Dr. Jenzen besitzt nicht nur Hi-Hats, das sind Becken, die durch einen Pedaltritt aneinanderschlagen, sondern auch einen »Low Boy«, also Becken, die am Boden liegend getreten werden. Der »Low Boy« hat sich nicht bewährt, überhaupt gibt es einige Erfindungen, vor allem im Bereich von Fußmaschinen, die sich nicht durchgesetzt haben. Die frühen Fußmaschinen, zu deutsch »Schlagapparate«, waren leicht und in drei Teile zerlegbar, bestanden aus Trittplatte, Säule mit Lager und Feder und Klöppel.

Nach gut zwei Stunden auf dem Dachboden sind wir durchgefroren, aber so fasziniert, dass wir die kalten Füße erst später im Wohnzimmer beim Genuss von heißem Tee bemerken.
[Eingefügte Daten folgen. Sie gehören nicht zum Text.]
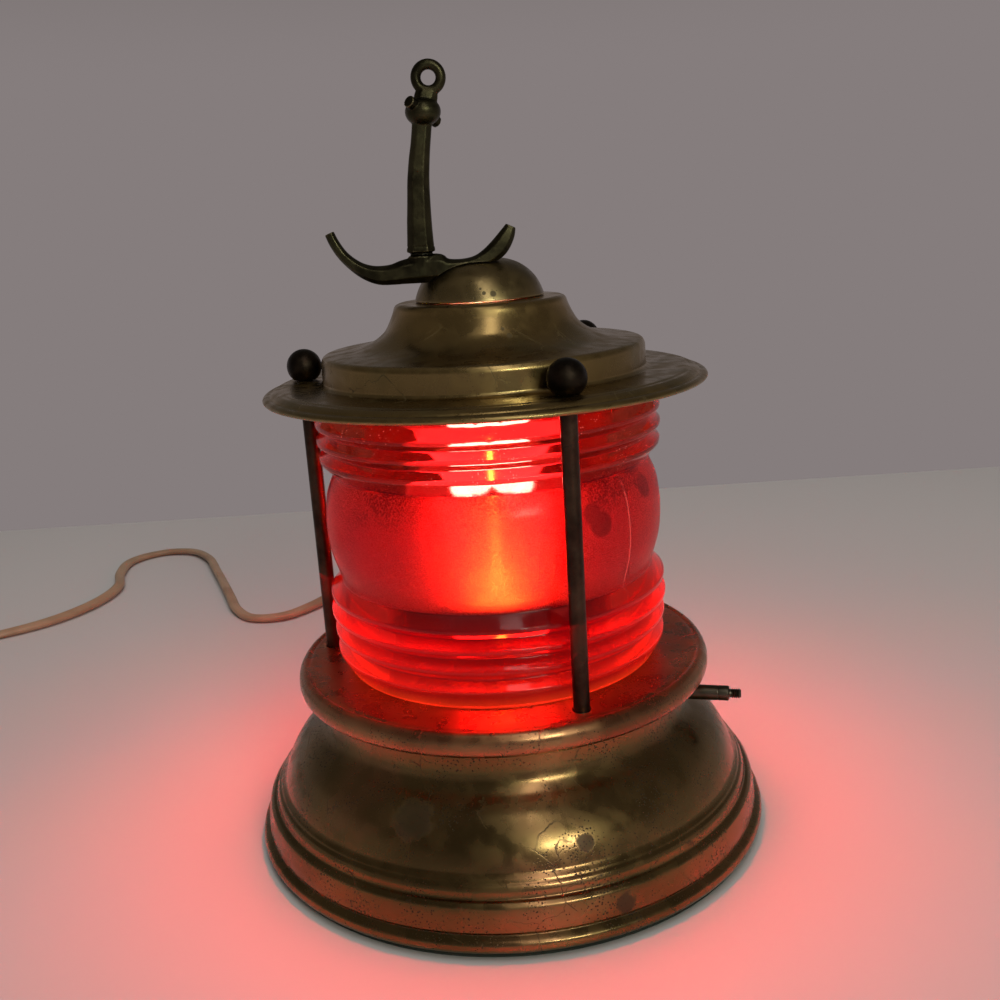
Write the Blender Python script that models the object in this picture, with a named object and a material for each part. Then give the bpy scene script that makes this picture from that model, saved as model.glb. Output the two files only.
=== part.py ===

Um einem größeren Kreis von Interessierten die Möglichkeit zu bieten, die Geschichte des Drumsets so anschaulich zu erleben luden wir Dr. Jenzen in die Landesmusikakademie Sachsen nach Colditz ein. Im Mai war es dann soweit: Wir packen fünf Sets in zwei Autos und los geht es zur Lecture Performance: History of Drumset. Die Reise wird ein Erfolg, junge Schlagzeuger/-innen aus ganz Sachsen strömen mit ihren Lehrern ins Muldental, hören den Vortrag von Dr. Jenzen und probieren die Instrumente aus.